● PROBLEM REQUIREMENTS
Only one stretch of the data below should be repeated: the lines from the line containing "cyclic=True), TAN_SILK, 0.7)" through the line containing "# become metres", inclusive, exactly as they are.

** start MATERIAL PROVIDED **

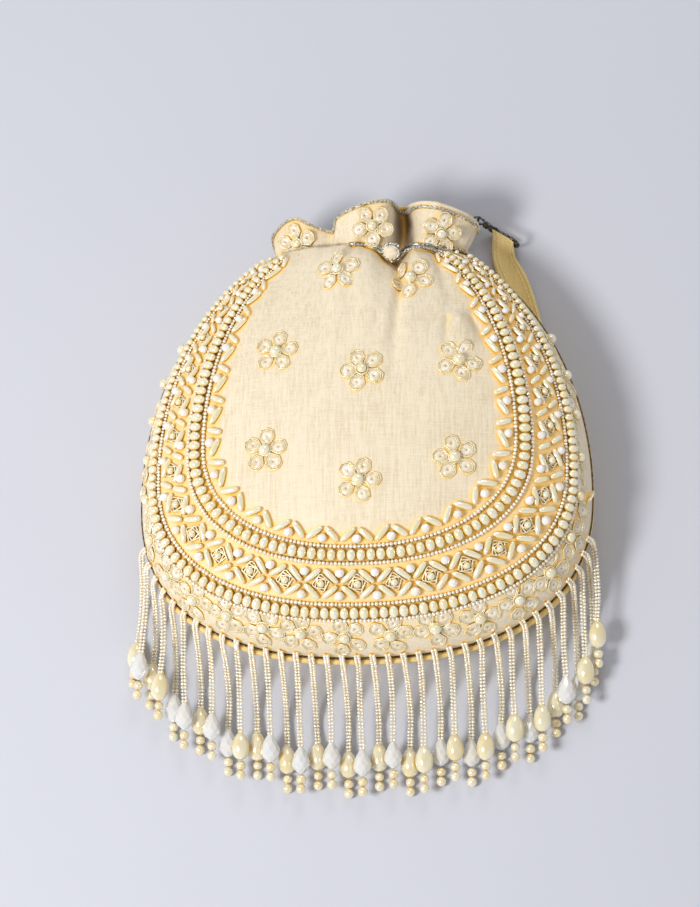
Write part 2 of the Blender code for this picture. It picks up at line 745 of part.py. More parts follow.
def make_fringe():
    places = fringe_roots()
    for section in range(FRINGE_SECTIONS):
        name = f"fringe_{section + 1}"
        members = range(section * STRANDS_IN_SECTION, (section + 1) * STRANDS_IN_SECTION)
        heading = []
        for i in members:
            root, outward = places[i]
            heading.append(root - outward * HEADING_INSET + Vector((0, 0, SEAM_Z)))
        ends = (heading[0] - heading[1], heading[-1] - heading[-2])
        heading[0] = heading[0] + ends[0].normalized() * 1.2 * MM
        heading[-1] = heading[-1] + ends[1].normalized() * 1.2 * MM
        thread = curve_to_mesh(bead_curve(name, heading, [HEADING_RADIUS] * len(heading)), name)
        fringe = add_object(name, thread, SEED_PEARL, 0.3)
        strands = []
        for i in members:
            points, radii = strand_line(i, places)
            strands.append(curve_to_mesh(bead_curve(f"strand_{i}", points, radii), f"strand_{i}"))
        combine(fringe, merge_meshes(strands, "strands"))


# Chain, snap hook and strap

def hook_point(along, up):
    """A point of the hook's plane: along its length from the eye, up from the bar."""
    direction = Vector((cos(HOOK_ANGLE), sin(HOOK_ANGLE), 0))
    eye = Vector((HOOK_EYE.x, HOOK_EYE.y, HOOK_BAR_Z))
    return eye + direction * along + Vector((0, 0, up))


def turned(point, direction):
    return Matrix.Translation(point) @ direction.to_track_quat("Z", "Y").to_matrix().to_4x4()


def ring_mesh(name, centre, axis):
    rings = []
    around = 12
    sides = 4
    frame = turned(centre, axis)
    for i in range(around):
        turn = 2 * pi * i / around
        out = Vector((cos(turn), sin(turn), 0))
        section = []
        for j in range(sides):
            tilt = 2 * pi * j / sides
            spot = out * (RING_RADIUS + RING_WIRE * cos(tilt)) + Vector((0, 0, RING_WIRE * sin(tilt)))
            section.append(frame @ spot)
        rings.append(section)
    return ribbon(name, rings, cyclic=True)


def chain_spots():
    """Ring centres from the frill's eyelet to the hook's eye, with each ring's axis."""
    share = eyelet_share()
    eyelet = frill_seat(EYELET_ANGLE, share, -FRILL_WALL / 2)
    out_way = (frill_point(EYELET_ANGLE, 1) - frill_point(EYELET_ANGLE, 0)).normalized()
    first = eyelet + out_way * RING_RADIUS
    run = hook_point(0, HOOK_HEIGHT / 2) - first
    way = run.normalized()
    rim_way = out_way.cross(frill_normal(EYELET_ANGLE, share)).normalized()
    hook_way = hook_point(1, 0) - hook_point(0, 0)
    flat_axis = way.cross(hook_way).normalized()
    axes = [rim_way, flat_axis, way.cross(flat_axis), flat_axis]
    return [(first + run * i / RING_COUNT, axes[i]) for i in range(RING_COUNT + 1)]


def make_chain():
    spots = chain_spots()
    for i in range(RING_COUNT):
        name = f"chain_ring_{i + 1}"
        centre, axis = spots[i]
        add_object(name, ring_mesh(name, centre, axis), DARK_METAL, 0.35, 1.0)


def make_hook():
    """Claw body: eye, barrel and the bar that turns up into the nose. The gate closes it above."""
    middle = HOOK_HEIGHT / 2
    barrel_start = RING_RADIUS + RING_WIRE * 0.5
    barrel_end = barrel_start + HOOK_BARREL_LENGTH
    tip = HOOK_LENGTH
    bar = [
        (barrel_end - 1.2 * MM, middle - 0.5 * MM),
        (barrel_end + 0.3 * MM, middle * 0.35),
        (barrel_end + 1.3 * MM, 0),
        (tip - HOOK_TIP_BEND, 0),
        (tip - 0.9 * MM, middle * 0.22),
        (tip, middle),
        (tip - 0.6 * MM, middle * 1.55),
        (tip - 2.2 * MM, HOOK_HEIGHT),
        (tip - 3.4 * MM, HOOK_HEIGHT),
    ]
    points = [hook_point(along, up) for along, up in bar]
    claw = curve_to_mesh(bead_curve("claw_body", points, [HOOK_WIRE] * len(points), sides=6), "claw_body")
    hook = add_object("claw_body", claw, DARK_METAL, 0.35, 1.0)
    direction = hook_point(1, 0) - hook_point(0, 0)
    barrel = bmesh.new()
    bmesh.ops.create_cone(
        barrel, cap_ends=True, segments=12, radius1=HOOK_BARREL_RADIUS, radius2=HOOK_BARREL_RADIUS * 0.8,
        depth=HOOK_BARREL_LENGTH, matrix=turned(hook_point((barrel_start + barrel_end) / 2, middle), direction),
    )
    combine(hook, mesh_from(barrel, "barrel", smooth=False))
    combine(hook, ring_mesh("eye", *chain_spots()[-1]))


def make_gate():
    """The gate turns on a pin at the barrel's shoulder, just above it."""
    middle = HOOK_HEIGHT / 2
    barrel_end = RING_RADIUS + RING_WIRE * 0.5 + HOOK_BARREL_LENGTH
    pivot = hook_point(barrel_end - 0.8 * MM, middle + HOOK_BARREL_RADIUS + GATE_RADIUS + SEAT_GAP)
    nose = hook_point(HOOK_LENGTH - 3.4 * MM, HOOK_HEIGHT)
    run = nose - pivot
    way = run.normalized()
    end = nose - way * (SEAT_GAP + 0.15 * MM)
    empty = bpy.data.objects.new("gate_pivot", None)
    bpy.data.collections["potli_bag"].objects.link(empty)
    empty.location = pivot
    points = [(pivot - way * 0.9 * MM) - pivot, Vector((0, 0, 0)), (end - pivot) * 0.5, end - pivot]
    radii = [GATE_RADIUS * 0.7, GATE_RADIUS, GATE_RADIUS, GATE_RADIUS * 0.9]
    gate = add_object("claw_gate", bead_curve("claw_gate", points, radii, sides=6), DARK_METAL, 0.35, 1.0)
    gate.parent = empty


def smooth_route(corners, steps=2):
    """Points on a smooth curve through the corners."""
    padded = [corners[0] * 2 - corners[1], *corners, corners[-1] * 2 - corners[-2]]
    result = []
    for k in range(1, len(padded) - 2):
        a, b, c, d = padded[k - 1:k + 3]
        for i in range(steps):
            t = i / steps
            result.append(0.5 * (2 * b + (c - a) * t + (2 * a - 5 * b + 4 * c - d) * t * t
                                 + (3 * b - a - 3 * c + d) * t ** 3))
    result.append(corners[-1])
    return result


def make_strap():
    """One band, folded round the hook's bar at one end and on itself at the other."""
    fold_along = HOOK_LENGTH - HOOK_TIP_BEND - SEAT_GAP - STRAP_WIDTH / 2
    fold_centre = hook_point(fold_along, 0)
    plan = [Vector((fold_centre.x, fold_centre.y, 0))] + [Vector((x, y, 0)) for x, y in STRAP_ROUTE]
    line = smooth_route(plan)
    bar_way = (hook_point(1, 0) - hook_point(0, 0)).normalized()
    count = len(line)

    def across(i):
        ahead = (line[min(i + 1, count - 1)] - line[max(i - 1, 0)]).normalized()
        square = Vector((-ahead.y, ahead.x, 0))
        turn = smooth_step(i / 4)
        return bar_way.lerp(square, turn).normalized()

    low_z = HOOK_BAR_Z - STRAP_FOLD - STRAP_WALL / 2
    high_z = HOOK_BAR_Z + STRAP_FOLD + STRAP_WALL / 2
    far_high = low_z + STRAP_WALL + STRAP_LAYER_GAP
    path = [(line[i], low_z, across(i)) for i in range(count)]
    ahead = (line[-1] - line[-2]).normalized()
    bulge = (STRAP_LAYER_GAP + STRAP_WALL) / 2
    path.append((line[-1] + ahead * bulge, (low_z + far_high) / 2, across(count - 1)))
    for i in range(count - 1, -1, -1):
        share = smooth_step(i / 6)
        path.append((line[i], high_z + (far_high - high_z) * share, across(i)))
    back = (line[0] - line[1]).normalized()
    back = (back - bar_way * back.dot(bar_way)).normalized()
    reach = STRAP_FOLD + STRAP_WALL / 2
    for turn in (45, 90, 135):
        angle = radians(90 - turn)
        path.append((line[0] + back * reach * cos(angle), HOOK_BAR_Z + reach * sin(angle), bar_way))
    sections = []
    spots = [Vector((point.x, point.y, z)) for point, z, side in path]
    for i, (point, z, side) in enumerate(path):
        way = (spots[(i + 1) % len(spots)] - spots[i - 1]).normalized()
        normal = side.cross(way).normalized() * STRAP_WALL / 2
        half = side * STRAP_WIDTH / 2
        spot = spots[i]
        sections.append([spot + half + normal, spot - half + normal, spot - half - normal, spot + half - normal])
    add_object("wrist_strap", ribbon("wrist_strap", sections, cyclic=True), TAN_SILK, 0.7)


def main():
    clear_scene()
    make_panels()
    make_lining()
    make_frill()
    make_lace()
    make_drawstring()
    make_piping()
    make_border()
    make_flowers()
    make_fringe()
    make_chain()
    make_hook()
    make_gate()
    make_strap()


main()
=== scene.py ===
# Potli bag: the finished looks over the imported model. Places are worked out in millimetres and
# become metres when a mesh is made. The bag lies on its back, X to its right, +Y towards its mouth.

from math import acos, atan2, cos, pi, radians, sin, sqrt

import bmesh
import bpy
import numpy as np
from mathutils import Matrix, Vector


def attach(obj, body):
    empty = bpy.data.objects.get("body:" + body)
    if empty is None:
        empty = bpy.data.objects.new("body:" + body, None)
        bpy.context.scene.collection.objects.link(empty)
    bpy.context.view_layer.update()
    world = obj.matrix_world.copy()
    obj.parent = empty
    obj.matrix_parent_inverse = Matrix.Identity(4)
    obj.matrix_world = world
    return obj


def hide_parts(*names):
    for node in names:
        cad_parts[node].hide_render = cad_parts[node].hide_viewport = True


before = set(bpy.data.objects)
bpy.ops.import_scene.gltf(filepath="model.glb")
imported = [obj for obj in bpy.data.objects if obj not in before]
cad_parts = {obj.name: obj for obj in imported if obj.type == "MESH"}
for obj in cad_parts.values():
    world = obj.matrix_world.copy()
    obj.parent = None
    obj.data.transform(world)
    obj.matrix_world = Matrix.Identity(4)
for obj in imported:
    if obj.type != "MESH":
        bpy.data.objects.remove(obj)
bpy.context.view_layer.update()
mm = 0.001


# Camera

view = {
    "direction": (0.113, -0.25, 0.96),
    "target": (-7.1, 7.1, 24.0),
    "distance": 1600.0,
    "frameHeight": 399.1,
}


def makeCamera():
    back = Vector(view["direction"]).normalized()
    right = Vector((0, 1, 0)).cross(back).normalized()
    up = back.cross(right)
    camera = bpy.data.objects.new("camera", bpy.data.cameras.new("camera"))
    bpy.context.scene.collection.objects.link(camera)
    turn = Matrix((right, up, back)).transposed().to_4x4()
    place = Vector(view["target"]) + back * view["distance"]
    camera.matrix_world = Matrix.Translation(place * mm) @ turn
    camera.data.sensor_width = 36
    camera.data.sensor_fit = "VERTICAL"
    camera.data.sensor_height = 36
    camera.data.lens = 36 * view["distance"] / view["frameHeight"]
    bpy.context.scene.camera = camera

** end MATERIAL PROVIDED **

● EXERCISE SOLUTION
    add_object("wrist_strap", ribbon("wrist_strap", sections, cyclic=True), TAN_SILK, 0.7)


def main():
    clear_scene()
    make_panels()
    make_lining()
    make_frill()
    make_lace()
    make_drawstring()
    make_piping()
    make_border()
    make_flowers()
    make_fringe()
    make_chain()
    make_hook()
    make_gate()
    make_strap()


main()
=== scene.py ===
# Potli bag: the finished looks over the imported model. Places are worked out in millimetres and
# become metres when a mesh is made. The bag lies on its back, X to its right, +Y towards its mouth.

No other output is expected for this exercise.